You are viewing a plain text version of this content. The canonical link for it is here.
Posted to dev@drill.apache.org by Jason Altekruse <al...@gmail.com> on 2015/04/22 03:06:28 UTC

Review Request 33423: DRILL-2842: issue reading metadata footer in some parquet files

-----------------------------------------------------------
This is an automatically generated e-mail. To reply, visit:
https://reviews.apache.org/r/33423/
-----------------------------------------------------------

Review request for drill and Steven Phillips.


Bugs: DRILL-2842
    https://issues.apache.org/jira/browse/DRILL-2842


Repository: drill-git


Description
-------

Parquet files with large footers could not be read.

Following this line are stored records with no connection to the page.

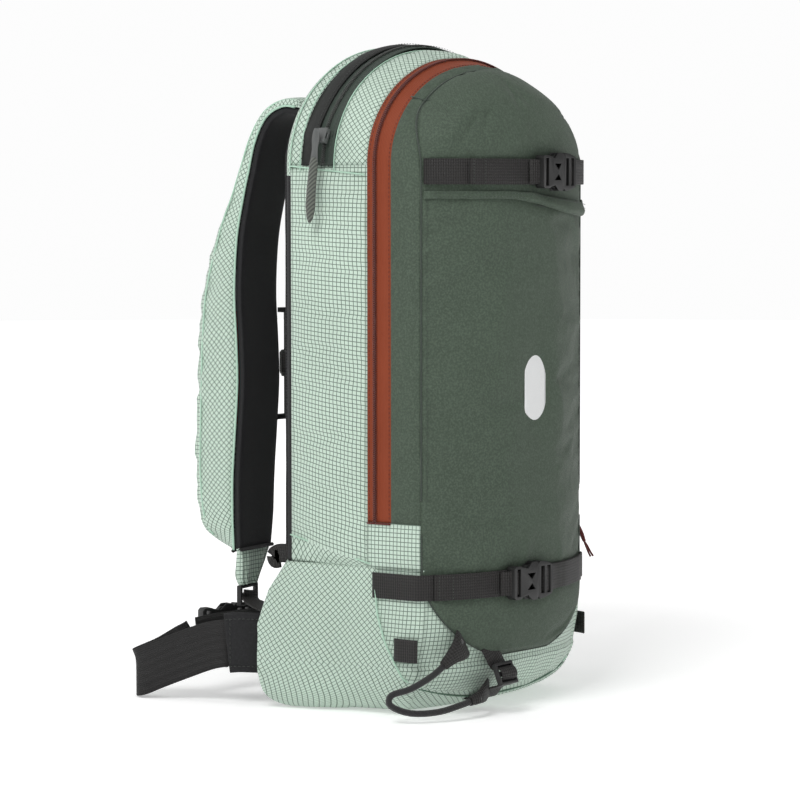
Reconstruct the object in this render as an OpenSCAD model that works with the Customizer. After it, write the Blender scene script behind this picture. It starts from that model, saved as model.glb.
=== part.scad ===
// Avalanche airbag backpack.
// Frame: +Z up, -Y is the outer face, +Y is the back that meets the wearer, +X is the wearer's right.
// The origin is on the floor under the middle of the base. Inside the modules y counts from the back wall.

/* [Pack body] */
// Height of the pack at the top of its arch
pack_height = 525; // [500:1:560]
// Half width of the pack at the back wall
back_half_width = 120; // [110:1:130]
// Half width of the pack at the seam of the front panel
front_half_width = 98; // [92:1:104]
// Depth from the back wall to the seam of the front panel
seam_depth = 128; // [122:1:134]
// How far the front panel bulges past its seam
front_bulge = 28; // [20:1:34]
// Height where the straight sides turn into the arch
arch_start = 430; // [420:1:440]
// Height where the mint boot ends and the side panels begin
boot_height = 118; // [110:1:124]
// Thickness of the fabric walls with their lining
wall = 2; // [1.5:0.1:3]

/* [Zips] */
// Height of the lower ends of the front zip
front_zip_end = 152; // [146:1:160]
// Depth of the coil of the front zip
front_coil_depth = 87; // [84:1:90]
// Depth of the coil of the top zip
top_coil_depth = 41; // [39:1:42]
// Radius of the track of the top zip
top_track_radius = 122; // [120:0.5:124]

/* [Webbing] */
// Width of the webbing of the two compression straps
strap_width = 20; // [18:1:22]
// Width of the webbing of the hip belt
belt_width = 38; // [34:1:40]
// Width of the webbing of the sternum strap
sternum_width = 18; // [16:1:20]
// Thickness of all webbing
webbing = 1.6; // [1.2:0.1:2]
// Height of the middle of the upper compression strap
upper_strap_height = 425; // [420:1:428]
// Height of the middle of the lower compression strap
lower_strap_height = 104; // [100:1:108]

/* [Shoulder straps] */
// Thickness of the foam of a shoulder strap
pad_thickness = 7; // [6:0.5:8]
// Thickness of the cover of a shoulder strap
cover_wall = 1.5; // [1:0.1:2]

/* [Gas system] */
// Radius of a gas cartridge
cartridge_radius = 18; // [15:0.5:18.5]
// Length of the straight part of a gas cartridge
cartridge_length = 130; // [100:1:134]
// Outer radius of the air duct
duct_radius = 16; // [15:0.5:17]
// Travel of the trigger handle
trigger_travel = 20; // [12:1:20]

/* [Hidden] */
$fn = 32;
base_middle = 60;
gap = 0.3;
zip_tape_inner = 7;
zip_tape_outer = 14;
gusset_end = seam_depth - 2.8;
front_start = front_coil_depth + gap;
panel_wall = 2.2;
fold_height = front_zip_end - 3;
top_fall = 0.0019;
track_centre = 404;
bottom_round = 90;
dome_height = arch_top(seam_depth) - arch_start;

// ---------- Outline of the pack ----------

function half_width(depth) =
    back_half_width - (back_half_width - front_half_width) * depth / seam_depth;

function arch_top(depth) = pack_height - top_fall * pow(depth - 10, 2);

// Inset of a quarter circle edge of the given radius, at a height above its lower end
function edge_inset(z, radius) = z < radius ? radius - sqrt(radius * radius - pow(radius - z, 2)) : 0;

// The arched outline in the XZ plane: up the right side, over the arch, and down the left side
function arch_outline(half, top, low, steps = 24) = let (legs = low < arch_start) concat(
    legs ? [[half, low]] : [],
    [for (i = [0:steps]) let (a = 180 * i / steps)
        [half * cos(a), arch_start + (top - arch_start) * sin(a)]],
    legs ? [[-half, low]] : []);

// The same outline at a depth inside the pack, moved in from the outer surface
function body_outline(depth, inset, low, steps = 24) =
    arch_outline(half_width(depth) - inset, arch_top(depth) - inset, low, steps);

// How far the front panel stands out, as a share of the full bulge
function dome(z) = z > arch_start ? sqrt(max(0, 1 - pow((z - arch_start) / dome_height, 2))) : 1;
function bow(u) = 1 - pow(abs(u), 2.6);

// Depth of the outer surface of the front panel, where u runs from -1 to 1 across it
function front_depth(u, z) =
    seam_depth - edge_inset(z, bottom_round) * 0.5 + front_bulge * bow(u) * dome(z)
    - edge_inset(z, bottom_round) * 0.22 * bow(u);
function front_half(z) = z > arch_start
    ? front_half_width * sqrt(max(0, 1 - pow((z - arch_start) / dome_height, 2)))
    : front_half_width + 1.5 * sin(min(180, 180 * z / boot_height)) - edge_inset(z, 34);

// A point in front of the front panel at a given place
function on_front(x, z, stand_off) = [x, -(front_depth(x / front_half_width, z) + stand_off), z];

// ---------- Solids from grids of points ----------

function triangle_volume(p, f) = cross(p[f[0]], p[f[1]]) * p[f[2]];
function total(values) = [for (v = values) 1] * values;

// A closed solid whose faces may all wind either way: they are turned to face out
module oriented(points, faces) {
    volume = total([for (f = faces) triangle_volume(points, f)]);
    polyhedron(points, volume < 0 ? faces : [for (f = faces) [f[2], f[1], f[0]]]);
}

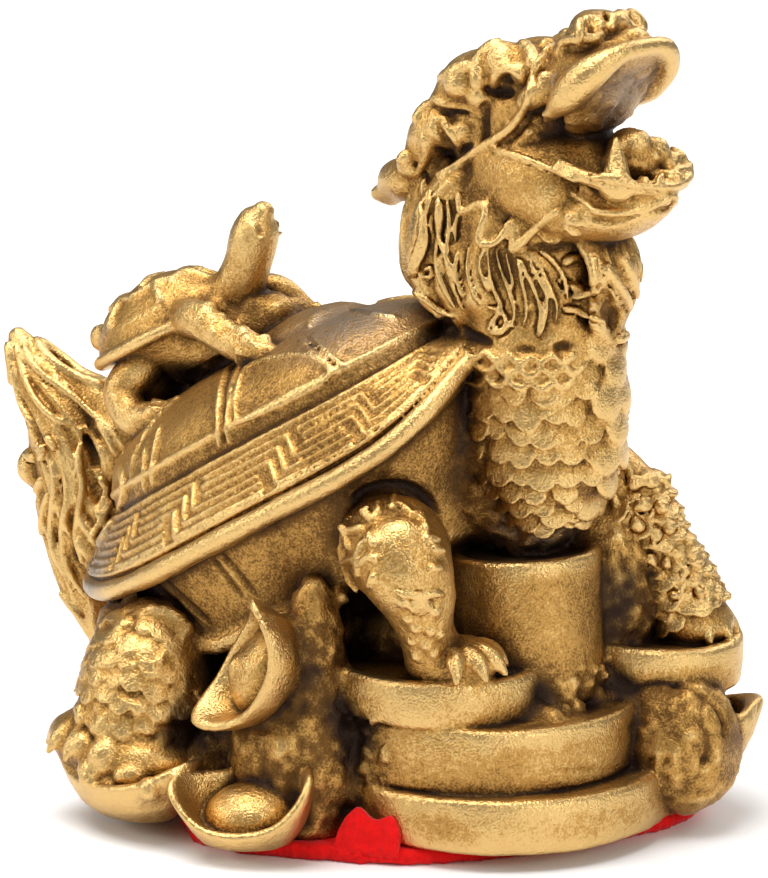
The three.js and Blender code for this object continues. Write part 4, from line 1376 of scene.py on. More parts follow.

The length of the footer is written at the end of the file. To avoid excessive reads for smaller files, we read a reasonable amount of the end of the file that may contain the whole footer, with the actual exact length appearing at the end of the read. After checking the length we tried to read the remining portion ahead of what was already read and splice them together. The offset for where to put the bytes read first was off.


Diffs
-----

  exec/java-exec/src/main/java/org/apache/drill/exec/store/parquet/FooterGatherer.java 0bb86e1 
  exec/java-exec/src/test/java/org/apache/drill/exec/fn/interp/TestConstantFolding.java b17935a 
  exec/java-exec/src/test/java/org/apache/drill/exec/physical/impl/writer/TestParquetWriter.java 89837e7 

Diff: https://reviews.apache.org/r/33423/diff/


Testing
-------

In progress


Thanks,

Jason Altekruse


Re: Review Request 33423: DRILL-2842: issue reading metadata footer in some parquet files

Posted by Steven Phillips <sp...@maprtech.com>.
-----------------------------------------------------------
This is an automatically generated e-mail. To reply, visit:
https://reviews.apache.org/r/33423/#review81734
-----------------------------------------------------------

Ship it!


Ship It!

- Steven Phillips


On April 22, 2015, 1:06 a.m., Jason Altekruse wrote:
> 
> -----------------------------------------------------------
> This is an automatically generated e-mail. To reply, visit:
> https://reviews.apache.org/r/33423/
> -----------------------------------------------------------
> 
> (Updated April 22, 2015, 1:06 a.m.)
> 
> 
> Review request for drill and Steven Phillips.
> 
> 
> Bugs: DRILL-2842
>     https://issues.apache.org/jira/browse/DRILL-2842
> 
> 
> Repository: drill-git
> 
> 
> Description
> -------
> 
> Parquet files with large footers could not be read. The length of the footer is written at the end of the file. To avoid excessive reads for smaller files, we read a reasonable amount of the end of the file that may contain the whole footer, with the actual exact length appearing at the end of the read. After checking the length we tried to read the remining portion ahead of what was already read and splice them together. The offset for where to put the bytes read first was off.
> 
> 
> Diffs
> -----
> 
>   exec/java-exec/src/main/java/org/apache/drill/exec/store/parquet/FooterGatherer.java 0bb86e1 
>   exec/java-exec/src/test/java/org/apache/drill/exec/fn/interp/TestConstantFolding.java b17935a 
>   exec/java-exec/src/test/java/org/apache/drill/exec/physical/impl/writer/TestParquetWriter.java 89837e7 
> 
> Diff: https://reviews.apache.org/r/33423/diff/
> 
> 
> Testing
> -------
> 
> In progress
> 
> 
> Thanks,
> 
> Jason Altekruse
> 
>